◆ **Given task**: Quote the full listing word for word.

==============================

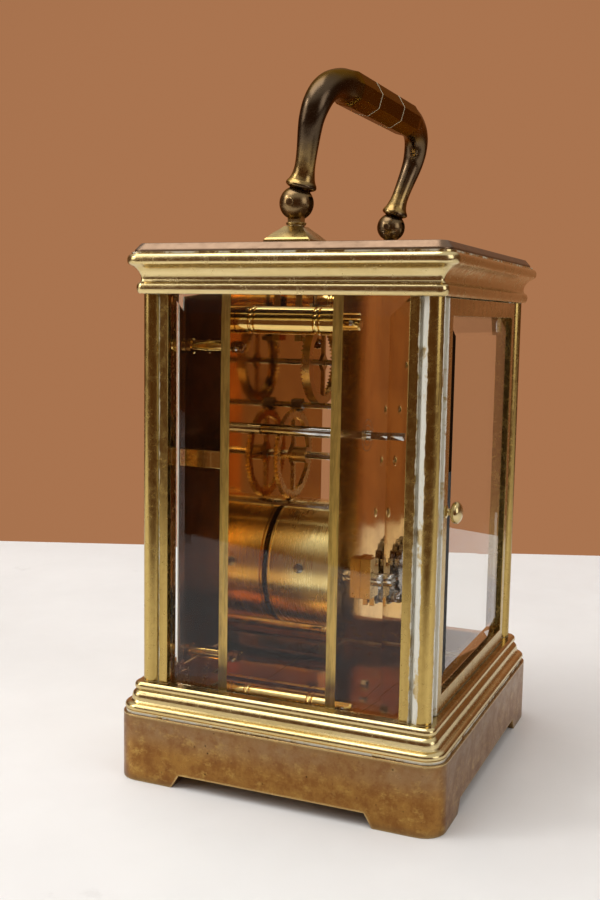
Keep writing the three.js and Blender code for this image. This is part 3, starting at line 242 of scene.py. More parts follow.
def bronze(name):
    """Dark brown patina, smooth from handling, with brass showing above the collars and on the grip's flats."""
    m = Mat(name)
    wide = m.noise(60, 4, 0.55)
    fine = m.noise(620, 6, 0.7)
    x, y, z = m.xyz()
    col = m.mix(m.ramp(wide, 0.36, 0.66), (0.085, 0.058, 0.036), (0.135, 0.09, 0.052))
    grip = m.ramp(m.math("ABSOLUTE", x), 0.0275, 0.0225)
    streak = m.noise(500, 5, 0.7, m.scaled(0.08, 1, 1))
    col = m.mix(m.math("MULTIPLY", grip, m.ramp(streak, 0.35, 0.65, 0.55, 1.0)), col, (0.175, 0.095, 0.022))
    col = m.mix(m.ramp(fine, 0.60, 0.78, 0, 0.5), col, (0.26, 0.155, 0.06))
    edge = m.ramp(m.cavity(0.0005, 6, inside=True, local=True), 0.8, 0.6)
    col = m.mix(m.math("MULTIPLY", edge, m.ramp(wide, 0.35, 0.6, 0.2, 0.6)), col, (0.40, 0.27, 0.11))
    low = m.math("MULTIPLY", m.math("MULTIPLY", m.ramp(z, 0.1605, 0.1520), m.ramp(z, 0.1490, 0.1500)), m.ramp(fine, 0.32, 0.6, 0.35, 0.85))
    col = m.mix(low, col, (0.42, 0.275, 0.095))
    ball = m.math("MULTIPLY", m.ramp(z, 0.1490, 0.1470), m.ramp(wide, 0.4, 0.62, 0.0, 0.55))
    col = m.mix(ball, col, (0.30, 0.195, 0.085))
    m.base(col, 0.98, m.ramp(fine, 0.3, 0.75, 0.22, 0.32))
    m.b.inputs["Specular Tint"].default_value = (0.62, 0.45, 0.27, 1.0)
    m.bump(m.math("ADD", m.math("MULTIPLY", fine, 0.4), m.math("MULTIPLY", wide, 0.4)), 0.06, 0.0002)
    return m.m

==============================

◆ **Reply**:
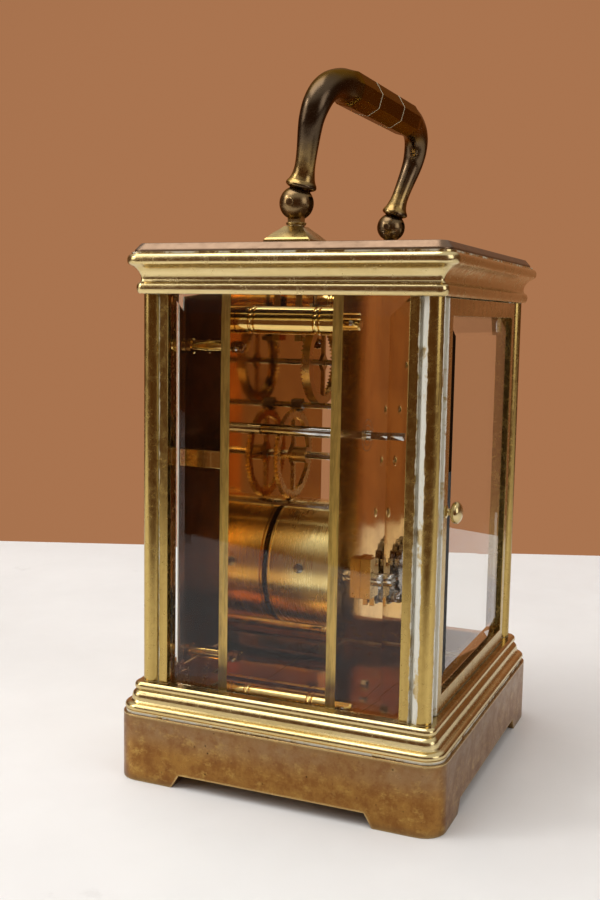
Keep writing the three.js and Blender code for this image. This is part 3, starting at line 242 of scene.py. More parts follow.
def bronze(name):
    """Dark brown patina, smooth from handling, with brass showing above the collars and on the grip's flats."""
    m = Mat(name)
    wide = m.noise(60, 4, 0.55)
    fine = m.noise(620, 6, 0.7)
    x, y, z = m.xyz()
    col = m.mix(m.ramp(wide, 0.36, 0.66), (0.085, 0.058, 0.036), (0.135, 0.09, 0.052))
    grip = m.ramp(m.math("ABSOLUTE", x), 0.0275, 0.0225)
    streak = m.noise(500, 5, 0.7, m.scaled(0.08, 1, 1))
    col = m.mix(m.math("MULTIPLY", grip, m.ramp(streak, 0.35, 0.65, 0.55, 1.0)), col, (0.175, 0.095, 0.022))
    col = m.mix(m.ramp(fine, 0.60, 0.78, 0, 0.5), col, (0.26, 0.155, 0.06))
    edge = m.ramp(m.cavity(0.0005, 6, inside=True, local=True), 0.8, 0.6)
    col = m.mix(m.math("MULTIPLY", edge, m.ramp(wide, 0.35, 0.6, 0.2, 0.6)), col, (0.40, 0.27, 0.11))
    low = m.math("MULTIPLY", m.math("MULTIPLY", m.ramp(z, 0.1605, 0.1520), m.ramp(z, 0.1490, 0.1500)), m.ramp(fine, 0.32, 0.6, 0.35, 0.85))
    col = m.mix(low, col, (0.42, 0.275, 0.095))
    ball = m.math("MULTIPLY", m.ramp(z, 0.1490, 0.1470), m.ramp(wide, 0.4, 0.62, 0.0, 0.55))
    col = m.mix(ball, col, (0.30, 0.195, 0.085))
    m.base(col, 0.98, m.ramp(fine, 0.3, 0.75, 0.22, 0.32))
    m.b.inputs["Specular Tint"].default_value = (0.62, 0.45, 0.27, 1.0)
    m.bump(m.math("ADD", m.math("MULTIPLY", fine, 0.4), m.math("MULTIPLY", wide, 0.4)), 0.06, 0.0002)
    return m.m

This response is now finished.